Une lecture attentive de cet amendement laisse donc entrevoir une volonté de réorienter les pratiques, sans pour autant imposer un revirement brutal. Le message adressé aux entreprises est subtil mais ferme : l’ère de la tolérance généralisée touche peut-être à sa fin.
Le titre-repas : un levier social sous-exploité
Si l’outil peine à se généraliser au Maroc, son efficacité n’est plus à prouver à l’échelle internationale. Dans plus de 40 pays, les titres-repas constituent un pilier des politiques sociales en entreprise. Leur succès repose sur un triptyque d’impacts positifs : amélioration du pouvoir d’achat, soutien à la consommation locale, et effets bénéfiques sur la santé et la productivité des salariés.
Contrairement à une prime versée en numéraire et absorbée dans le revenu global, le titre-repas constitue un budget dédié à l’alimentation. Il renforce les habitudes alimentaires saines, soutient la restauration collective et les commerces de proximité, et permet de dynamiser des segments entiers de l’économie.

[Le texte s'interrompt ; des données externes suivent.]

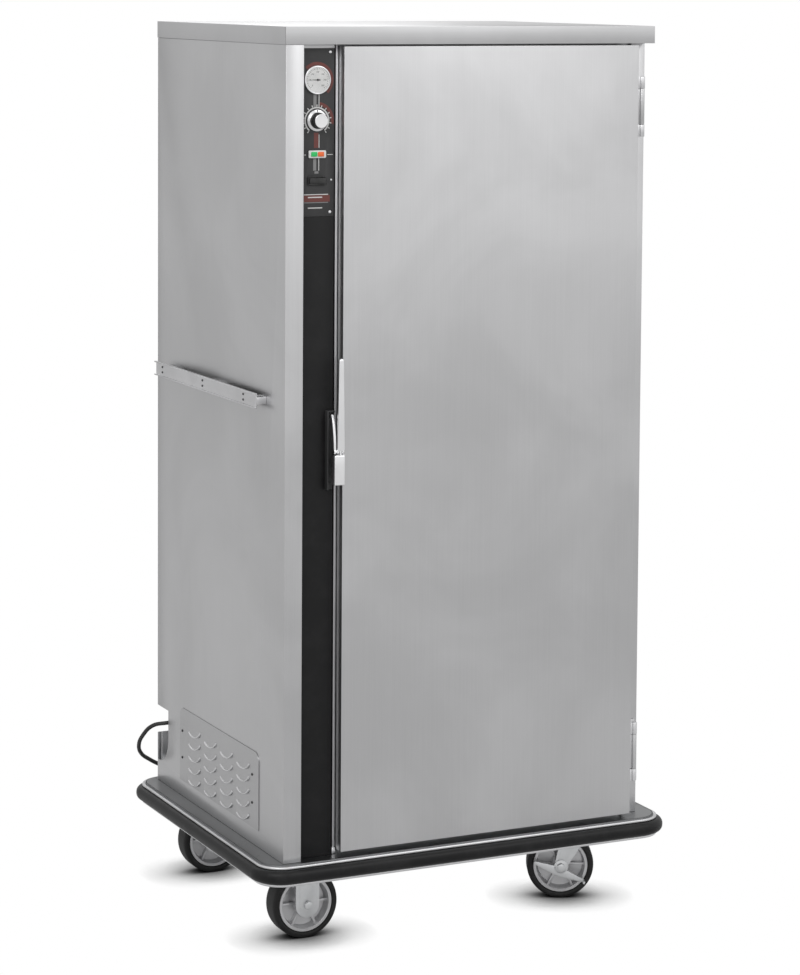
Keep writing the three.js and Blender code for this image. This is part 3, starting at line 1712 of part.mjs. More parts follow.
function buildCordPocket() {
  const x = [body.skin + SEAT_GAP, body.skin + SEAT_GAP + pocket.width];
  const y = [body.depth - pocket.depth, body.depth - body.skin - SEAT_GAP];
  const bottom = baseTop + notch.rise;
  const z = [bottom - pocket.margin, bottom + notch.height + pocket.margin];
  const pan = cut(
    box(x, y, z),
    box(
      [x[0] - OVERRUN, x[1] - pocket.sheet],
      [y[0] + pocket.sheet, y[1] + OVERRUN],
      [z[0] + pocket.sheet, z[1] - pocket.sheet],
    ),
  );
  add(cabinetGroup, "cord_pocket", pan, finish.innerSteel);

  const gland = turnedZ(
    [
      [0, 0],
      [relief.flange, 0],
      [relief.flange, relief.flangeHeight],
      [relief.radius, relief.flangeHeight],
      [relief.neck, relief.flangeHeight + relief.length],
      [0, relief.flangeHeight + relief.length],
    ],
    ROUND_SEGMENTS,
  ).rotateY(-Math.PI / 2);
  add(
    cabinetGroup,
    "strain_relief",
    gland.translate(reliefAt.x, reliefAt.y, reliefAt.z),
    finish.blackPlastic,
  );
}

// The coil spirals in on the floor, climbs a layer in the half turn at its heart, and spirals out on top.
function coilPath() {
  const [x, y] = cord.coilCentre;
  const turnSteps = cord.coilTurns * cord.coilSteps;
  const climbSteps = cord.coilSteps / 2;
  const points = [new THREE.Vector3(...coilEntry)];
  const start = -Math.PI / 2;
  for (let step = 0; step <= 2 * turnSteps + climbSteps; step++) {
    const angle = start + (2 * Math.PI * step) / cord.coilSteps;
    const fromHeart = Math.max(turnSteps - step, step - turnSteps - climbSteps, 0);
    const radius = cord.coilInner + (coilPitch * fromHeart) / cord.coilSteps;
    const climb = THREE.MathUtils.clamp((step - turnSteps) / climbSteps, 0, 1);
    const level = floorLevel + coilPitch * climb;
    points.push(new THREE.Vector3(x + radius * Math.cos(angle), y + radius * Math.sin(angle), level));
  }
  const last = points[points.length - 1];
  points.push(new THREE.Vector3(last.x - cord.coilEnd, last.y, last.z));
  return points;
}

function leastGap(points) {
  const apart = cord.coilSteps / 2;
  let least = Infinity;
  points.forEach((point, place) => {
    points.slice(place + apart).forEach((other) => {
      least = Math.min(least, point.distanceTo(other) - cord.diameter);
    });
  });
  return least;
}

function buildCord() {
  const curve = new THREE.CatmullRomCurve3(cordRoute.map((point) => new THREE.Vector3(...point)));
  const steps = Math.round(curve.getLength() / cord.stepLength);
  add(cabinetGroup, "power_cord", tube(curve, cordRadius, cord.sides, steps), finish.blackPlastic);

  const points = coilPath();
  const coilCurve = points.slice(1).map((point, place) => point.distanceTo(points[place]));
  const coilLength = coilCurve.reduce((sum, length) => sum + length, 0);
  console.log("cord coil's least gap to itself, mm:", leastGap(points).toFixed(2));
  console.log("cord length, mm:", (curve.getLength() + coilLength).toFixed(0));
  const joint = points[0].clone();
  joint.x += SEAT_GAP;
  add(
    cabinetGroup,
    "cord_coil",
    levelTube([joint, ...points.slice(1)], cordRadius, cord.coilSides),
    finish.blackPlastic,
  );
  buildPlug(points[points.length - 1]);
}

function buildPlug(end) {
  const bodySolid = turnedZ(
    [
      [0, 0],
      [plug.neck, 0],
      [plug.radius, plug.taper],
      [plug.radius, plug.length],
      [0, plug.length],
    ],
    ROUND_SEGMENTS,
  );
  const blades = [-1, 1].map((side) =>
    box(
      [(side * plug.bladeSpread) / 2 - plug.blade / 2, (side * plug.bladeSpread) / 2 + plug.blade / 2],
      [-plug.bladeWidth / 2, plug.bladeWidth / 2],
      [plug.length - plug.blade, plug.length + plug.bladeLength],
    ),
  );
  const earth = rod(
    plug.earthPin,
    new THREE.Vector3(0, plug.earthDrop, plug.length - plug.blade),
    new THREE.Vector3(0, plug.earthDrop, plug.length + plug.bladeLength),
    SMALL_SIDES,
  );
  const whole = join(bodySolid, ...blades, earth).rotateY(-Math.PI / 2);
  add(
    cabinetGroup,
    "plug",
    whole.translate(end.x - SEAT_GAP, end.y, end.z),
    finish.blackPlastic,
  );
}

buildPlatform();
buildChassis();
buildBodySkins();
buildCap();
buildFrontFrame();
buildCavity();
shelf.rises.forEach((rise, place) => buildShelf("wire_shelf_" + (place + 1), rise));
buildHeat();
buildControls();
buildLouvres();
buildRail("left_rail", -1);
buildRail("right_rail", 1);
buildDoor();
buildHinge("top", bodyTop - hinge.topDrop - 2 * hinge.knuckle - hinge.middle);
buildHinge("bottom", baseTop + hinge.bottomRise);
buildLatch();
buildStrike();
buildRigidCaster("front", caster.fromFront);
buildRigidCaster("rear", body.depth - caster.fromRear);
buildSwivelCaster("front", caster.fromFront, caster.swivelTurn[0]);
buildSwivelCaster("rear", body.depth - caster.fromRear, caster.swivelTurn[1]);
buildCordPocket();
buildCord();

// The frame's origin is on the floor under the middle of everything but the free cord.
const loose = new Set(["power_cord", "cord_coil", "plug"]);
const footprint = new THREE.Box3();
cabinetGroup.updateMatrixWorld(true);
cabinetGroup.traverse((piece) => {
  if (piece.isMesh && !loose.has(piece.name)) footprint.expandByObject(piece, true);
});
const middle = footprint.getCenter(new THREE.Vector3());
cabinetGroup.position.set(-middle.x, -middle.y, 0);

export default cabinetGroup;
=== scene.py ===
import math

import bmesh
import bpy
from bpy.props import FloatProperty, FloatVectorProperty, IntProperty, PointerProperty
from mathutils import Matrix, Vector


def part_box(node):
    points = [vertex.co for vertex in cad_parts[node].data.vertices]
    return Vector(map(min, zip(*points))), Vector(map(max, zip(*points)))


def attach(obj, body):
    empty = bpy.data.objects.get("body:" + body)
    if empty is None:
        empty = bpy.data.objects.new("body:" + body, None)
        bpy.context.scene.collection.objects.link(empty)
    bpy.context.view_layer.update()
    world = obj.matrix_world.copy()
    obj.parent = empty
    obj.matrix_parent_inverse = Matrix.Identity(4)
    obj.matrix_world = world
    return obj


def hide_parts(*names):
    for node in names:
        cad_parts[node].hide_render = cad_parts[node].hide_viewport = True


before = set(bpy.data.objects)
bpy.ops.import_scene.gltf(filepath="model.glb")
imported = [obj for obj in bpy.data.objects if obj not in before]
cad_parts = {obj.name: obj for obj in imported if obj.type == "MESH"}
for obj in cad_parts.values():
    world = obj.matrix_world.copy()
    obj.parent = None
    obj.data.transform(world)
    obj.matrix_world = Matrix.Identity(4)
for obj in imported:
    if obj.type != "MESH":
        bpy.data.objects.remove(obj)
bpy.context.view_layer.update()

bl_info = {
    "name": "Heated banquet cabinet",
    "version": (1, 0, 0),
    "blender": (4, 5, 0),
    "location": "3D View > Sidebar > Cabinet",
    "description": "Dresses the solid model of a heated banquet cabinet",
    "category": "Add Mesh",
}

MM = 0.001
SIDE_LOW, SIDE_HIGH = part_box("left_side_panel")
CAP_LOW, CAP_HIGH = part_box("top_cap")
DOOR_LOW, DOOR_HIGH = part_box("door_shell")
TYRE_LOW, TYRE_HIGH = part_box("rigid_caster_front_tyre")


def at(x, y, z):
    """A point in millimetres from the body's front left corner and the floor, turned into metres."""
    return Vector((SIDE_LOW.x + x * MM, SIDE_LOW.y + y * MM, z * MM))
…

En entreprise, il représente un outil de fidélisation puissant. De plus en plus, les collaborateurs perçoivent cet avantage non comme un extra, mais comme un élément constitutif du « package » social. À l’heure où les attentes des talents évoluent vers plus de sens et de considération dans la relation employeur-employé, le titre-repas devient un marqueur d’attention et d’équité.
Une réforme aux implications multiples
Le relèvement du plafond d’exonération du titre-repas ouvre plusieurs fronts pour les directions des ressources humaines :
- Fiscalité et conformité : pour les entreprises versant une prime panier sans remplir les conditions spécifiques requises, le risque de redressement fiscal ou social devient plus tangible. La réforme pourrait inciter à une mise en conformité progressive, via l’adoption des titres-repas.
- Optimisation des charges : en bénéficiant d’une exonération plus élevée, les titres-repas deviennent un levier d’optimisation du coût salarial pour l’entreprise. Ils permettent d’augmenter la rémunération nette des collaborateurs, sans alourdir les charges sociales.
- Digitalisation et traçabilité : la réforme introduit une ouverture explicite à l’usage de titres-repas dématérialisés, renforçant leur traçabilité et leur efficacité. C’est aussi un pas vers la modernisation des pratiques RH, en phase avec les standards internationaux.
- Dialogue social et attractivité : dans un contexte où la marque employeur devient un enjeu stratégique, proposer des titres-repas peut constituer un atout de différenciation. Ce levier social peut aussi faire l’objet de négociations dans le cadre des accords collectifs, ou être intégré à une politique RSE cohérente.
Des zones d’ombre à clarifier
Toute réforme, surtout lorsqu’elle touche à la rémunération, soulève des questions d’interprétation. Trois points retiennent particulièrement l’attention des professionnels RH :
- Peut-on cumuler la prime panier et les titres-repas dans la limite de 40 dirhams ? La loi n’est pas explicite sur la nature du plafond – est-il global ou propre à chaque dispositif ? Une clarification s’impose pour éviter toute insécurité juridique.
- L’exonération CNSS suit-elle l’exonération IR ? Si le plafond IR est porté à 40 dirhams, le plafond CNSS reste quant à lui figé à 30 dirhams. Cette dissonance pourrait freiner l’élan de certaines entreprises à adopter le dispositif.
- Quid des entreprises qui souhaitent maintenir la prime panier malgré la réforme ? Le statu quo reste possible, mais dans un cadre de plus en plus flou et risqué. Le basculement vers les titres-repas semble être la voie la plus sécurisée sur le plan réglementaire.
Un tournant stratégique pour les politiques RH
Au-delà de la réforme fiscale, c’est une nouvelle approche des avantages sociaux qui se dessine. En revalorisant le titre-repas, le gouvernement amorce une transition vers un système plus transparent, mieux encadré et plus équitable. Ce mouvement s’inscrit dans une dynamique plus large de modernisation des pratiques RH au Maroc, où la rémunération ne se résume plus au simple salaire, mais englobe une constellation de leviers sociaux, fiscaux, et humains.
Pour les DRH, cette réforme offre l’opportunité de revisiter leur stratégie de rémunération. Elle invite à adopter une lecture fine des dispositifs en place, à dialoguer avec les partenaires sociaux et à intégrer les titres-repas dans une vision globale de la performance sociale de l’entreprise.
Certes, les zones d’incertitude existent encore, et des éclaircissements réglementaires seront nécessaires. Mais une chose est sûre : le titre-repas n’est plus un simple avantage périphérique. Il devient un marqueur de conformité, un outil d’optimisation et un vecteur d’engagement.
La réforme 2025 n’impose rien, mais oriente clairement. Elle invite les entreprises à repenser leurs pratiques, à sortir d’une logique de tolérance pour entrer dans une logique de structuration. Dans un contexte où les attentes des salariés évoluent, où la quête de sens, d’équilibre et de reconnaissance devient centrale, les DRH ont là une carte à jouer. Celle d’un avantage fiscalement intelligent, socialement utile et stratégiquement pertinent.
La question n’est donc plus de savoir si les titres-repas doivent remplacer la prime panier. Elle est de comprendre comment les intégrer intelligemment dans une politique de rémunération moderne, durable et conforme aux enjeux de demain.